Covers of Howlin' Wolf's "Ooh Baby" and Elmore James' "I'm Worried" and "I Can't Hold Out" are also among the highlights, and "Watch Out" is one of Peter Green's best, most authentic original blues numbers. Jeremy Spencer, who joined the band in 1967, was a huge Elmore James-fan, and he plays gritty slide guitar on several Elmore-covers and sings in a strong, confident voice, too, and Elmore's saxist John T. Brown guest stars, providing excellent, sympathetic backing.

"Blues Jam in Chicago vol. 1" is not the most original blues record ever, perhaps, but it is one of Fleetwood Mac's very best, and that is saying quite a lot. This is just terrific blues music played by some of the very best the genre has to offer."

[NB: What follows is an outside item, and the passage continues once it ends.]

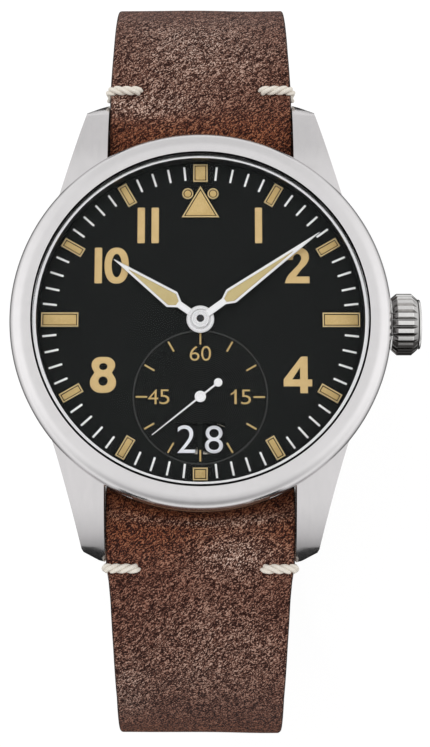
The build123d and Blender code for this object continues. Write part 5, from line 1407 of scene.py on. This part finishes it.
def tackThread(name, spec):
    # each ply = the path round the strap's edge + a small circle that turns about it as the share of the path grows
    shape, s = strapShape, tackShape
    place = strapLine(spec, np.array([spec["tacks"]]))[0]
    wide = float(np.interp(spec["tacks"], *spec["widths"])) + s["clear"]
    half = shape["half"] + s["clear"]
    ringAngle = np.linspace(0, 2 * np.pi, s["ringSteps"], endpoint=False)
    meshes = []
    for side in (1, -1):
        inner = wide - s["reach"]
        turn = wide - s["corner"]
        straight = np.linspace(inner - 0.3, turn, 60)
        bend = np.radians(np.linspace(90, 0, 30))
        dive = -s["dive"] * np.clip((inner + 0.55 - straight) / 0.8, 0, 1) ** 2
        top = np.stack([straight, half + s["above"] + dive], 1)
        arc = np.stack([turn + (s["corner"] + s["beside"]) * np.cos(bend),
                        half - s["corner"] + (s["corner"] + s["above"]) * np.sin(bend)], 1)
        drop = np.stack([np.full(12, arc[-1, 0]), np.linspace(half - s["corner"], -half + s["corner"], 12)], 1)
        path = np.concatenate([top, arc[1:], drop[1:-1], (arc * [1, -1])[:0:-1], (top * [1, -1])[::-1]])
        way = np.gradient(path, axis=0)
        way /= np.linalg.norm(way, axis=1, keepdims=True)
        outward = np.stack([-way[:, 1], way[:, 0]], 1)
        share = np.linspace(0, 1, len(path))
        for ply in range(s["plies"]):
            phase = 2 * np.pi * (share * s["turns"] + ply / s["plies"])
            sway, lift = s["coil"] * np.cos(phase), s["coil"] * np.sin(phase) * s["squash"]
            centre = path + outward * sway[:, None]
            size = s["ply"] * np.sqrt(np.clip(np.minimum(share, 1 - share) * 30, 0.02, 1))
            ringOut = size[:, None] * s["swell"] * np.cos(ringAngle)
            ringAlong = size[:, None] * s["swell"] * np.sin(ringAngle)
            x = centre[:, 0:1] + outward[:, 0:1] * ringOut
            off = centre[:, 1:2] + outward[:, 1:2] * ringOut
            along = lift[:, None] + ringAlong
            angle = place[2]
            o = place[0] + along * math.cos(angle) - off * math.sin(angle)
            z = place[1] + along * math.sin(angle) + off * math.cos(angle)
            points = np.stack([side * x, spec["side"] * o, z], -1)
            # painted shade where the plies lie against each other, near the middle of the twist
            near = np.sqrt((sway[:, None] + ringOut) ** 2 + along ** 2)
            plyShade = np.clip(1.3 - near / s["coil"], 0, 1)
            steps, last = s["ringSteps"], len(path) - 1
            faces = gridFaces(len(path), steps, False, True)
            cap = [list(range(steps)), list(range(last * steps, (last + 1) * steps))]
            mesh = bpy.data.meshes.new(name)
            mesh.from_pydata((points.reshape(-1, 3) * mm).tolist(), [], faces.tolist() + cap)
            layer = mesh.attributes.new("plyShade", "FLOAT", "POINT")
            layer.data.foreach_set("value", plyShade.astype(np.float32).ravel())
            cleanMesh(mesh)
            meshes.append(mesh)
    return joined(name, meshes)


addPiece("upperTacks", tackThread("upperTacks", strapShape["upper"]), "strap_upper_half", thread,
         ["bar_tacks_upper"])
addPiece("lowerTacks", tackThread("lowerTacks", strapShape["lower"]), "strap_lower_half", thread,
         ["bar_tacks_lower"])
print("threads ready")

keeperShape = {"inside": (18.7, 6.35), "wall": 1.1, "width": 6.0, "drop": 1.525, "round": 0.35, "bend": 0.9,
               "paintFrom": 2.65, "paintFade": 0.3, "liningFrom": -0.4, "fixedAt": 8.0, "slidingAt": 17.5}


def evenSteps(outline, pitch):
    # a closed outline with points added along its longer sides
    out = []
    for a, b in zip(outline, np.roll(outline, -1, 0)):
        steps = max(int(np.linalg.norm(b - a) / pitch), 1)
        out += [a + (b - a) * k / steps for k in range(steps)]
    return np.array(out)


def keeperLoop(name, at):
    # place = point of a rounded rectangle + the section's depth along its outward normal, the section's width along Y
    s = keeperShape
    end = strapLine(strapShape["upper"], np.array([strapShape["upper"]["length"]]))[0]
    wide, tall = s["inside"][0] / 2 + s["wall"] / 2, s["inside"][1] / 2 + s["wall"] / 2
    corners = [(-wide, -tall), (wide, -tall), (wide, tall), (-wide, tall)]
    path = evenSteps(roundedCorners(corners, s["bend"] + s["wall"] / 2, 9), 0.5)
    way = np.roll(path, -1, 0) - np.roll(path, 1, 0)
    way /= np.linalg.norm(way, axis=1, keepdims=True)
    outward = np.stack([way[:, 1], -way[:, 0]], 1)
    deep, broad = s["wall"] / 2, s["width"] / 2
    outline = roundedCorners([(-deep, -broad), (deep, -broad), (deep, broad), (-deep, broad)], s["round"], 6)
    section = evenSteps(outline, 0.6)
    x = path[:, 0:1] + outward[:, 0:1] * section[:, 0]
    z = path[:, 1:2] + outward[:, 1:2] * section[:, 0]
    y = end[0] + at + np.repeat(section[None, :, 1], len(path), 0)
    points = np.stack([x, y, end[1] - s["drop"] + z], -1)
    rim = np.broadcast_to(np.clip((np.abs(section[:, 1]) - s["paintFrom"]) / s["paintFade"], 0, 1), x.shape)
    back = np.broadcast_to((section[:, 0] < s["liningFrom"]) * 1.0, x.shape)
    return meshFrom(name, points.reshape(-1, 3), gridFaces(len(path), len(section), True, True),
                    {"edge": rim, "lining": back})


addPiece("fixedKeeperLeather", keeperLoop("fixedKeeperLeather", keeperShape["fixedAt"]), "strap_upper_half", leather,
         ["keeper_fixed"], 50)
addPiece("slidingKeeperLeather", keeperLoop("slidingKeeperLeather", keeperShape["slidingAt"]), "loose_keeper",
         leather, ["keeper_sliding"], 50)
print("keepers ready")

# CAD pieces whose own shape stays, with their finish
kept = {
    "case_back": metals["caseSteel"], "crown_tube": metals["caseSteel"], "crown_seal": sealAndShadeBlack,
    "case_back_gasket": sealAndShadeBlack, "case_back_screws": metals["screwSteel"], "bridge_screws": metals["screwSteel"],
    "winding_stem": metals["screwSteel"], "setting_lever": metals["screwSteel"],
    "spring_bars": metals["screwSteel"], "dial": dialBlack, "date_units_ring": dateBlack,
    "date_tens_disc": dateBlack, "movement_ring": ringWhite, "main_plate": metals["nickelPlate"],
    "train_bridge": metals["nickelPlate"], "circuit_board": boardGreen, "chip": chipBlack,
    "quartz_can": metals["canSteel"], "battery": metals["canSteel"], "battery_clip": metals["canSteel"],
    "coil": metals["copperWire"], "coil_core": metals["softIron"], "stator": metals["softIron"],
    "rotor": metals["softIron"], "centre_wheel": metals["wheelBrass"], "third_wheel": metals["wheelBrass"],
    "fourth_wheel": metals["wheelBrass"], "fifth_wheel": metals["wheelBrass"],
    "cannon_pinion": metals["wheelBrass"], "minute_wheel": metals["wheelBrass"],
    "hour_wheel": metals["wheelBrass"], "buckle_frame": metals["buckleSteel"],
    "buckle_bar": metals["buckleSteel"], "buckle_tongue": metals["buckleSteel"],
}
for nodeName, material in kept.items():
    piece = nodes[nodeName]
    piece.data.materials.clear()
    piece.data.materials.append(material)
print("CAD pieces dressed")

Fleetwood Mac Blues Jam in Chicago, Vol. 1
moviegoer | Austell, GA USA | 03/21/2009
(5 out of 5 stars)

"Recorded around 1970, this is a record that I come back to over and over again. If you like old Chicago blues, you should like this record. I smile every time I hear it. Many of the blues masters featured on this recording are no longer with us and this is a reminder of just how influential they all were in creating pop music."